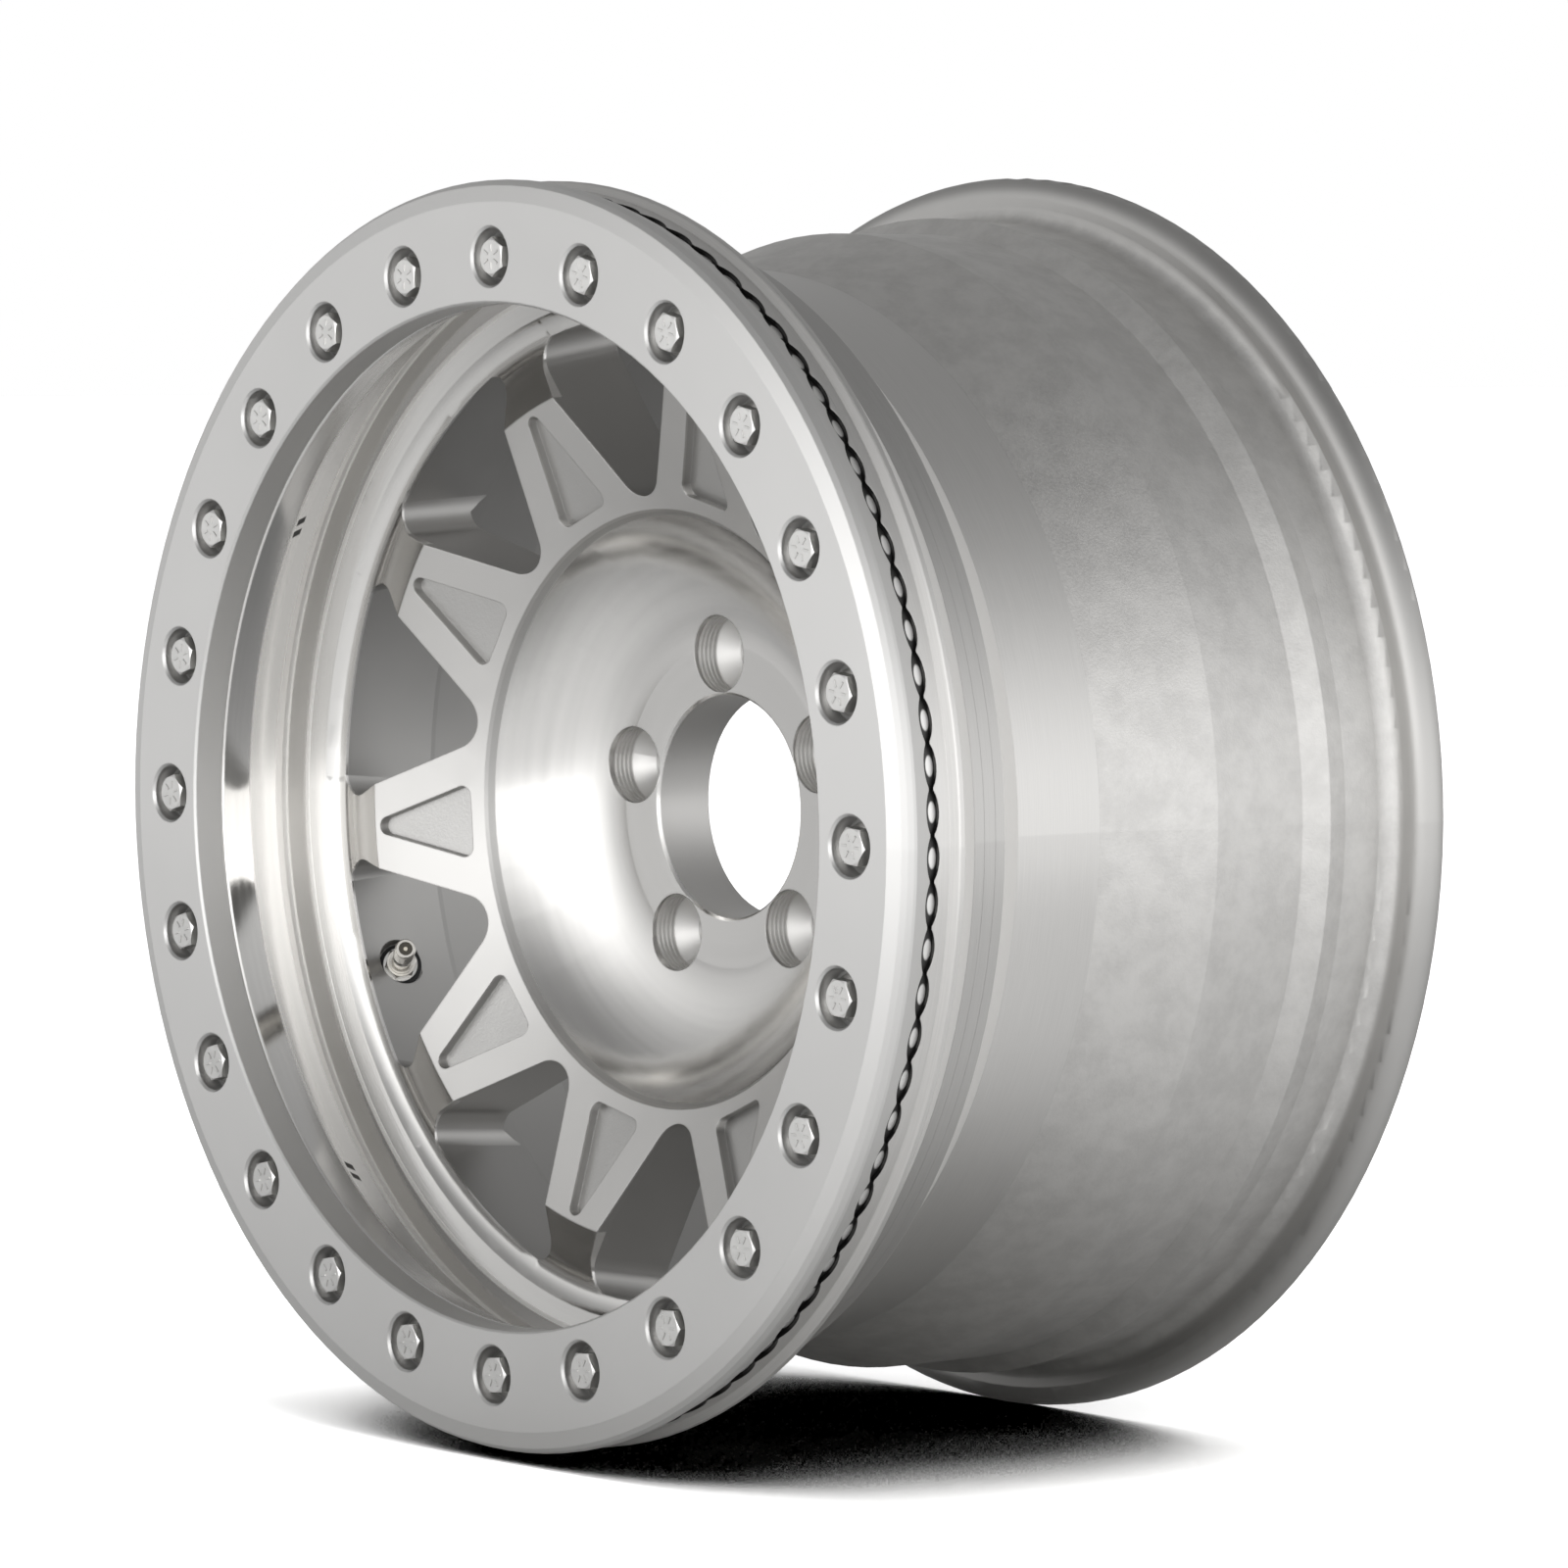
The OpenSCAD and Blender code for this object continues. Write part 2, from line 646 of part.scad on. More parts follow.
// Clamp ring with its scalloped edge, its spigot and the bolt pockets
module beadlock_ring() color([0.76, 0.75, 0.73]) in_row() difference() {
    rotate_extrude() polygon([
        [ring_bore_radius + ring_bore_chamfer, 0],
        [ring_flat_radius, 0],
        [ring_bevel_radius, ring_bevel_depth],
        [ring_radius - edge_rise * edge_third, ring_bevel_depth + edge_run * edge_third],
        [ring_radius, ring_edge_depth - edge_run * edge_quarter],
        [ring_radius, ring_edge_depth],
        [clamp_radius, ring_shoulder_depth],
        [spigot_radius, ring_shoulder_depth],
        [spigot_radius, ring_lip_depth - land_chamfer],
        [spigot_radius - land_chamfer, ring_lip_depth],
        [bead_seat_radius + ring_clearance, ring_lip_depth],
        [bead_seat_radius + ring_clearance, ring_thickness],
        [ring_bore_radius + ring_bore_chamfer, ring_thickness],
        [ring_bore_radius, ring_thickness - ring_bore_chamfer],
        [ring_bore_radius, ring_bore_chamfer]
    ]);
    scallop_cutters(ring_shoulder_depth - scallop_height, 1);
    around(bolt_count, 90) translate([bolt_circle / 2, 0, 0]) {
        translate([0, 0, -margin]) cylinder(r = pocket_radius, h = pocket_depth + margin, $fn = 72);
        translate([0, 0, -margin]) cylinder(
            r1 = pocket_radius + pocket_chamfer + margin,
            r2 = pocket_radius,
            h = pocket_chamfer + margin,
            $fn = 72);
        cylinder(r = bolt_hole_radius + bolt_clearance, h = ring_thickness + margin, $fn = 48);
    }
}

// Flanged hexagon bolt, drawn from its seat downwards to depth
module ring_bolt(turn) {
    head_top = -bolt_head_height;
    rotate([0, 0, turn]) {
        intersection() {
            translate([0, 0, head_top])
                cylinder(d = bolt_flats / cos(30), h = bolt_head_height - bolt_flange_edge / 2, $fn = 6);
            translate([0, 0, head_top]) cylinder(
                r1 = bolt_flats / 2 * head_chamfer_start,
                r2 = bolt_flats / 2 * head_chamfer_start + bolt_head_height / head_chamfer_slope,
                h = bolt_head_height, $fn = 72);
        }
        around(mark_count, 0) translate([mark_inner, -mark_width / 2, head_top - bolt_mark_height])
            cube([mark_outer - mark_inner, mark_width, bolt_mark_height + margin]);
    }
    translate([0, 0, -bolt_flange_edge]) cylinder(d = bolt_flange_diameter, h = bolt_flange_edge, $fn = 72);
    translate([0, 0, -bolt_flange_height]) cylinder(
        d1 = bolt_flats, d2 = bolt_flange_diameter, h = bolt_flange_height - bolt_flange_edge, $fn = 72);
    translate([0, 0, -margin]) cylinder(d = bolt_diameter, h = bolt_length + margin - shank_chamfer, $fn = 48);
    translate([0, 0, bolt_length - shank_chamfer])
        cylinder(d1 = bolt_diameter, d2 = bolt_diameter - 2 * shank_chamfer, h = shank_chamfer, $fn = 48);
}

module ring_bolts() color([0.62, 0.61, 0.60]) in_row() {
    for (i = [0 : bolt_count - 1])
        at(90 + i * 360 / bolt_count) translate([bolt_circle / 2, 0, pocket_depth])
            ring_bolt(bolt_turn * i);
}

// Stem of the valve, its head on the tyre side and the stepped tip inside
module valve_stem() color([0.70, 0.69, 0.66]) in_row() valve_frame() {
    head_top = -valve_grip - valve_outer_seal_height;
    nut_top = valve_inner_seal_height + valve_washer_height + valve_nut_height;
    collar_top = nut_top + valve_collar_height;
    neck_top = collar_top + valve_neck_length;
    difference() {
        union() {
            translate([0, 0, head_top - valve_head_height])
                cylinder(r = valve_head_radius, h = valve_head_height, $fn = 72);
            translate([0, 0, head_top - margin])
                cylinder(r = valve_shank_radius, h = nut_top + thread_relief - head_top + margin, $fn = 48);
            translate([0, 0, nut_top + thread_relief])
                cylinder(r = valve_collar_radius, h = valve_collar_height - thread_relief, $fn = 48);
            translate([0, 0, collar_top - margin])
                cylinder(r = valve_neck_radius, h = valve_neck_length + 2 * margin, $fn = 48);
            translate([0, 0, neck_top])
                cylinder(r = valve_tip_radius, h = valve_tip_height - neck_top - thread_relief, $fn = 48);
            translate([0, 0, valve_tip_height - thread_relief]) cylinder(
                r1 = valve_tip_radius,
                r2 = valve_tip_radius - thread_relief,
                h = thread_relief,
                $fn = 48);
        }
        translate([0, 0, valve_tip_height - core_bore_length])
            cylinder(r = core_bore_radius, h = core_bore_length + margin, $fn = 48);
        translate([0, 0, head_top - valve_head_height - margin])
            cylinder(r = air_bore_radius, h = valve_tip_height, $fn = 48);
    }
}

module valve_outer_seal() color([0.07, 0.07, 0.07]) in_row() valve_frame()
    translate([0, 0, -valve_grip - valve_outer_seal_height]) difference() {
        cylinder(r = valve_head_radius + thread_relief, h = valve_outer_seal_height, $fn = 72);
        translate([0, 0, -margin])
            cylinder(r = valve_shank_radius, h = valve_outer_seal_height + 2 * margin, $fn = 48);
    }

module valve_inner_seal() color([0.06, 0.06, 0.06]) in_row() valve_frame() difference() {
    cylinder(r = valve_inner_seal_radius, h = valve_inner_seal_height, $fn = 72);
    translate([0, 0, -margin])
        cylinder(r = valve_shank_radius, h = valve_inner_seal_height + 2 * margin, $fn = 48);
}

module valve_washer() color([0.74, 0.73, 0.70]) in_row() valve_frame()
    translate([0, 0, valve_inner_seal_height]) difference() {
        cylinder(r = valve_washer_radius, h = valve_washer_height, $fn = 72);
        translate([0, 0, -margin])
            cylinder(r = valve_shank_radius + valve_clearance, h = valve_washer_height + 2 * margin, $fn = 48);
    }

module valve_nut() color([0.70, 0.69, 0.66]) in_row() valve_frame()
    translate([0, 0, valve_inner_seal_height + valve_washer_height]) difference() {
        intersection() {
            cylinder(d = valve_nut_flats / cos(30), h = valve_nut_height, $fn = 6);
            cylinder(
                r1 = valve_nut_flats / 2 + valve_nut_height / head_chamfer_slope,
                r2 = valve_nut_flats / 2,
                h = valve_nut_height, $fn = 72);
        }
        translate([0, 0, -margin])
            cylinder(r = valve_shank_radius, h = valve_nut_height + 2 * margin, $fn = 48);
    }

// Screwed body that carries the pin
module valve_core_body() color([0.78, 0.66, 0.36]) in_row() valve_frame() difference() {
    translate([0, 0, core_bottom])
        cylinder(r = core_bore_radius - core_clearance, h = core_body_length, $fn = 48);
    translate([0, 0, core_bottom - margin])
        cylinder(r = pin_radius + pin_clearance, h = core_body_length + 2 * margin, $fn = 48);
    translate([0, 0, core_bottom + core_ring_height]) difference() {
        cylinder(r = core_bore_radius + margin, h = core_ring_height, $fn = 48);
        translate([0, 0, -margin]) cylinder(
            r = core_bore_radius - core_clearance - core_ring_groove,
            h = core_ring_height + 2 * margin,
            $fn = 48);
    }
}

module valve_core_ring() color([0.12, 0.12, 0.12]) in_row() valve_frame()
    translate([0, 0, core_bottom + core_ring_height]) difference() {
        cylinder(r = core_bore_radius, h = core_ring_height, $fn = 48);
        translate([0, 0, -margin]) cylinder(
            r = core_bore_radius - core_clearance - core_ring_groove,
            h = core_ring_height + 2 * margin,
            $fn = 48);
    }

// Pin with the cup that closes the core from inside
module valve_core_pin() color([0.80, 0.68, 0.38]) in_row() valve_frame() {
    cup_top = core_bottom - cup_seal_height;
    translate([0, 0, cup_top - margin / 2])
        cylinder(r = pin_radius, h = core_top + pin_proud - cup_top + margin / 2, $fn = 48);
    translate([0, 0, cup_top - cup_height]) cylinder(r = cup_radius, h = cup_height, $fn = 48);
}

module valve_pin_seal() color([0.10, 0.10, 0.10]) in_row() valve_frame()
    translate([0, 0, core_bottom - cup_seal_height]) difference() {
        cylinder(r = cup_radius, h = cup_seal_height, $fn = 48);
        translate([0, 0, -margin]) cylinder(r = pin_radius, h = cup_seal_height + 2 * margin, $fn = 48);
    }

wheel();
beadlock_ring();
ring_bolts();
valve_stem();
valve_outer_seal();
valve_inner_seal();
valve_washer();
valve_nut();
valve_core_body();
valve_core_ring();
valve_core_pin();
valve_pin_seal();
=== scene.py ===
"""Finishes, valve thread, studio and camera for the bare beadlock wheel."""

import json
import math

import bpy
import numpy as np
from bpy.props import FloatProperty, FloatVectorProperty, IntProperty, PointerProperty
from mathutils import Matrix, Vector


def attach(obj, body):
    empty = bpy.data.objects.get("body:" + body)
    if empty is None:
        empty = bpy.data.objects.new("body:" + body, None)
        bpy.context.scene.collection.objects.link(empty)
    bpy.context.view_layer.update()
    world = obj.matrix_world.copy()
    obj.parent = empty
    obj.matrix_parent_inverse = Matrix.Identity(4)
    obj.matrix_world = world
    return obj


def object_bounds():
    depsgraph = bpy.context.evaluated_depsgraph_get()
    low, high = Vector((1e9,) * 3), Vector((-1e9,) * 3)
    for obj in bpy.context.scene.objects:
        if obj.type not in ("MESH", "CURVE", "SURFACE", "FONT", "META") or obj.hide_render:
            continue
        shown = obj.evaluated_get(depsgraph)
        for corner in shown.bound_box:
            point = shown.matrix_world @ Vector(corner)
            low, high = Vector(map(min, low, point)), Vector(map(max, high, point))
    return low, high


bl_info = {
    "name": "Beadlock Wheel Finisher",
    "version": (1, 0, 0),
    "blender": (4, 5, 0),
    "location": "View3D > Sidebar > Wheel",
    "description": "Gives a bare beadlock wheel its metal finishes, valve thread and studio",
    "category": "Object",
}

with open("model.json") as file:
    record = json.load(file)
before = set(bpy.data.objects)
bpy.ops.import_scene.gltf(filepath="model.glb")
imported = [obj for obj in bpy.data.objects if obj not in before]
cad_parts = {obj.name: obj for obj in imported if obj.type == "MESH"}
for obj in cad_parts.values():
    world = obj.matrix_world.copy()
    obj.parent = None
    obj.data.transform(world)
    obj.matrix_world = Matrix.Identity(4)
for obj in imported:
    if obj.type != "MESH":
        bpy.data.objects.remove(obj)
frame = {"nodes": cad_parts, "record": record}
CAD_LOW, CAD_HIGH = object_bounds()

MM = 0.001
HALF_WIDTH = (CAD_HIGH.y - CAD_LOW.y) / 2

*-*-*

WRITTEN PROBLEM
Quote only the lines running from the line that holds "core from inside" to the line that holds "return low, high", both ends included.

EXERCISE RESPONSE
// Pin with the cup that closes the core from inside
module valve_core_pin() color([0.80, 0.68, 0.38]) in_row() valve_frame() {
    cup_top = core_bottom - cup_seal_height;
    translate([0, 0, cup_top - margin / 2])
        cylinder(r = pin_radius, h = core_top + pin_proud - cup_top + margin / 2, $fn = 48);
    translate([0, 0, cup_top - cup_height]) cylinder(r = cup_radius, h = cup_height, $fn = 48);
}

module valve_pin_seal() color([0.10, 0.10, 0.10]) in_row() valve_frame()
    translate([0, 0, core_bottom - cup_seal_height]) difference() {
        cylinder(r = cup_radius, h = cup_seal_height, $fn = 48);
        translate([0, 0, -margin]) cylinder(r = pin_radius, h = cup_seal_height + 2 * margin, $fn = 48);
    }

wheel();
beadlock_ring();
ring_bolts();
valve_stem();
valve_outer_seal();
valve_inner_seal();
valve_washer();
valve_nut();
valve_core_body();
valve_core_ring();
valve_core_pin();
valve_pin_seal();
=== scene.py ===
"""Finishes, valve thread, studio and camera for the bare beadlock wheel."""

import json
import math

import bpy
import numpy as np
from bpy.props import FloatProperty, FloatVectorProperty, IntProperty, PointerProperty
from mathutils import Matrix, Vector


def attach(obj, body):
    empty = bpy.data.objects.get("body:" + body)
    if empty is None:
        empty = bpy.data.objects.new("body:" + body, None)
        bpy.context.scene.collection.objects.link(empty)
    bpy.context.view_layer.update()
    world = obj.matrix_world.copy()
    obj.parent = empty
    obj.matrix_parent_inverse = Matrix.Identity(4)
    obj.matrix_world = world
    return obj


def object_bounds():
    depsgraph = bpy.context.evaluated_depsgraph_get()
    low, high = Vector((1e9,) * 3), Vector((-1e9,) * 3)
    for obj in bpy.context.scene.objects:
        if obj.type not in ("MESH", "CURVE", "SURFACE", "FONT", "META") or obj.hide_render:
            continue
        shown = obj.evaluated_get(depsgraph)
        for corner in shown.bound_box:
            point = shown.matrix_world @ Vector(corner)
            low, high = Vector(map(min, low, point)), Vector(map(max, high, point))
    return low, high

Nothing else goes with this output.